Hamnet doesn’t fully belong to either William, Agnes, or Hamnet himself. Buckley’s performance is worthy of the accolades that it’ll likely receive, but she’s framed as a canvas to pile misery upon. Hamnet may be an attempt to simulate a more impressionistic version of human behavior than what’s commonly seen in Renaissance-era stories, but it can’t help but incorporate a few stray allusions to the most iconic passages from Hamlet.

Hamnet’s culmination is of course with the play itself, where the audience is called upon to look at the story through the eyes of Agnes. Buckley’s reaction to the onscreen death of an actor meant to look like her son may be heartbreaking, but it doesn’t reveal anything new about her characterization, given that the relationship she’s shared with Will has become so opaque.
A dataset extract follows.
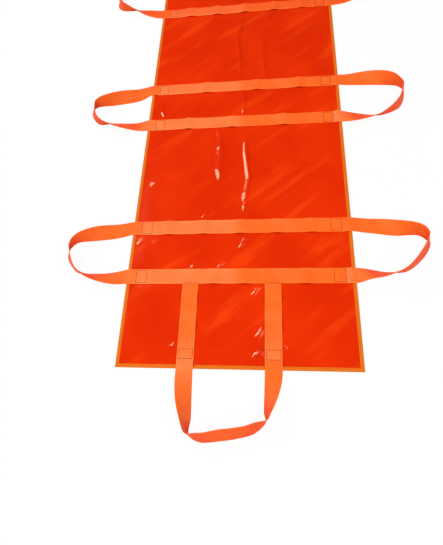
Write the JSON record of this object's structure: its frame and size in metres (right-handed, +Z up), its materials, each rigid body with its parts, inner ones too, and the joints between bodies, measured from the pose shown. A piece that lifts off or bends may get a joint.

Will’s appearance within the play itself, where he’s taken on the role of the ghost, is another emotionally galvanizing choice that isn’t thematically linked to his character arc.

Hamnet is a collection of powerful performances, moments, and literary analysis that’s often affecting, but rarely cohesive. Not only are the final moments reliant on the power of the original play, but the utilization of Max Richter’s now-famous track “On The Nature Of Daylight” (also used in Arrival, The Last of Us, and Shutter Island among many others) is proof of Hamnet’s excesses.